Monday, February 4
THE ENRIGHT FILES - The Stereotypical Tough Guy Loner Lawman
What makes a mystery novel more than a guilty pleasure?
Michael Enright, host of The Sunday Edition, in conversation with two masters of the police procedural: Swedish writer Henning Mankell and American novelist Craig Johnson.
Tuesday, February 5 - Wednesday, February 6
IMAGINATION
The poet William Blake claimed that the imagination is our highest
faculty and central to our perception and experience of reality. More
than two hundred years later, scientific research on the brain and
creativity confirms the great poet's insight. IDEAS producer Frank Faulk explores the key role the imagination plays in our lives.
Thursday, February 7
THE GAMES OF OLYMPIAOne year
from today - on February 7th, 2014 - the 22nd Olympic Winter Games
begin in Sochi, Russia. As the countdown begins, IDEAS takes you
back in time to Ancient Greece to see what the very first Olympic
Games - known then as the Olympic struggles - were really like. This
IDEAS classic, from 1988, was by historian and classicist
Brent Shaw.
Friday, February 8
BRAIN BANG THEORY
Dr. Charles Tator grew up loving hockey. Now, as an eminent
neurosurgeon, scientist and researcher, he must face the patients and
the families of those who suffer from concussions, spinal cord injury
and disability. He's learned a lot about traumatic sports injuries and
he sits down with IDEAS host
Paul Kennedy to tell Canadians what they might not want to hear.

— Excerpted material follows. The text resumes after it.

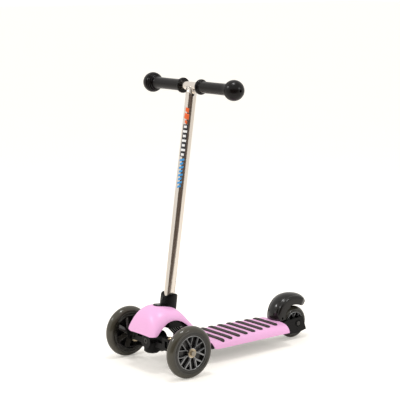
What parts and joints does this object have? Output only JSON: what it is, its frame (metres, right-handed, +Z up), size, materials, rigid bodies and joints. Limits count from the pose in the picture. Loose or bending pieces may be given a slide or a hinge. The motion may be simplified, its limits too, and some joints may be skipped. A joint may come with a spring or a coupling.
{
  "type": "kick scooter",
  "caption": "Toddler kick scooter with a lean-to-steer front truck, a low moulded deck with rubber strips, a raked handlebar with ball-ended grips and a sprung rear foot brake.",
  "frame": {"origin": "on the ground, under the middle of the whole scooter, in its symmetry plane", "axes": "+Z up; the scooter rolls towards -Y; +X is the rider's left"},
  "size_m": [0.3466, 0.516, 0.6664],
  "materials": {
    "cover_plastic": "smooth moulded pink plastic, soft gloss",
    "black_plastic": "black glass-filled moulding with a fine texture",
    "truck_plastic": "charcoal moulding with a fine texture",
    "grip_rubber": "soft dark grey rubber with a satin sheen",
    "strip_rubber": "dull dark rubber",
    "tyre_rubber": "smooth dark polyurethane with a soft sheen",
    "brushed_alloy": "satin anodised tube",
    "rim_plastic": "black core with silver-painted spokes",
    "zinc_steel": "bright zinc plating",
    "black_steel": "blackened steel, slightly oiled",
    "yellow_zinc": "yellowish zinc plating",
    "bronze": "sintered bronze",
    "decal_film": "printed film with plain coloured bars"
  },
  "bodies": {
    "frame": {"stem_tube": "brushed_alloy", "crossbar": "brushed_alloy", "left_grip": "grip_rubber", "right_grip": "grip_rubber", "stem_decal": "decal_film", "lock_spring": "zinc_steel", "stem_socket": "black_plastic", "socket_screws": "black_steel", "deck_cover": "cover_plastic", "head_frame": "black_plastic", "under_deck": "black_plastic", "deck_screws": "zinc_steel", "grip_strip_1": "strip_rubber", "grip_strip_2": "strip_rubber", "grip_strip_3": "strip_rubber", "grip_strip_4": "strip_rubber", "grip_strip_5": "strip_rubber", "grip_strip_6": "strip_rubber", "grip_strip_7": "strip_rubber", "grip_strip_8": "strip_rubber", "steering_post": "truck_plastic", "post_screws": "black_steel", "lean_bush": "bronze", "rear_axle": "black_steel", "rear_axle_nut": "black_steel", "brake_pin": "black_steel", "brake_spring": "zinc_steel"},
    "lock_button": {"lock_button": "black_steel"},
    "truck": {"axle_beam": "truck_plastic", "lean_bolt": "black_steel", "lean_nut": "black_steel", "left_centring_spring": "zinc_steel", "right_centring_spring": "zinc_steel", "left_kingpin": "yellow_zinc", "right_kingpin": "yellow_zinc"},
    "tie_rod": {"tie_rod": "black_steel"},
    "left_knuckle": {"left_knuckle": "truck_plastic", "left_stub_axle": "zinc_steel", "left_axle_washer": "yellow_zinc", "left_tie_pin": "zinc_steel"},
    "left_wheel": {"left_tyre": "tyre_rubber", "left_rim": "rim_plastic", "left_bearings": "zinc_steel"},
    "right_knuckle": {"right_knuckle": "truck_plastic", "right_stub_axle": "zinc_steel", "right_axle_washer": "yellow_zinc", "right_tie_pin": "zinc_steel"},
    "right_wheel": {"right_tyre": "tyre_rubber", "right_rim": "rim_plastic", "right_bearings": "zinc_steel"},
    "rear_wheel": {"rear_tyre": "tyre_rubber", "rear_rim": "rim_plastic", "rear_bearings": "zinc_steel"},
    "rear_brake": {"rear_brake": "black_plastic", "brake_pad": "strip_rubber", "brake_screw": "black_steel"}
  },
  "joints": [
    {"name": "lean", "type": "hinge", "parent": "frame", "child": "truck", "pos_m": [0, -0.213, 0.066], "axis": [0, -1, 0], "range_deg": [-12, 12], "stiffness_Nm_per_rad": 30, "deforming": ["left_centring_spring", "right_centring_spring"]},
    {"name": "tie_rod_slide", "type": "slide", "parent": "truck", "child": "tie_rod", "axis": [-1, 0, 0], "range_m": [-0.006, 0.006]},
    {"name": "left_steer", "type": "hinge", "parent": "truck", "child": "left_knuckle", "pos_m": [0.068, -0.212, 0.068], "axis": [0, 0, 1], "range_deg": [-14, 14]},
    {"name": "right_steer", "type": "hinge", "parent": "truck", "child": "right_knuckle", "pos_m": [-0.068, -0.212, 0.068], "axis": [0, 0, 1], "range_deg": [-14, 14]},
    {"name": "left_wheel_spin", "type": "hinge", "parent": "left_knuckle", "child": "left_wheel", "pos_m": [0.1185, -0.198, 0.06], "axis": [1, 0, 0], "continuous": true},
    {"name": "right_wheel_spin", "type": "hinge", "parent": "right_knuckle", "child": "right_wheel", "pos_m": [-0.1185, -0.198, 0.06], "axis": [1, 0, 0], "continuous": true},
    {"name": "rear_wheel_spin", "type": "hinge", "parent": "frame", "child": "rear_wheel", "pos_m": [0, 0.218, 0.04], "axis": [1, 0, 0], "continuous": true},
    {"name": "brake_press", "type": "hinge", "parent": "frame", "child": "rear_brake", "pos_m": [0, 0.166, 0.06], "axis": [-1, 0, 0], "range_deg": [0, 4], "stiffness_Nm_per_rad": 8, "springref_deg": -2.86},
    {"name": "lock_button_press", "type": "slide", "parent": "frame", "child": "lock_button", "axis": [0, 0.9903, -0.1392], "range_m": [0, 0.004], "stiffness_N_per_m": 800, "springref_m": -0.002, "deforming": ["lock_spring"]}
  ],
  "couplings": [
    {"joint": "tie_rod_slide", "follows": "lean", "m_per_rad": 0.024},
    {"joint": "left_steer", "follows": "lean", "ratio": 1},
    {"joint": "right_steer", "follows": "lean", "ratio": 1}
  ]
}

Monday, February 4 - Ideas in the Afternoon
VASARI'S MOST EMINENT LIVES
In the mid-1500s,
Giorgio Vasari's short biographies created
art history, the artist as genius and even the "Renaissance". Although
rife with inaccuracies and outright lies, his book is still the source
on Leonardo, Michelangelo, and many others.
Tony Luppino leafs through Vasari's Lives to see how it still shapes our ideas of art.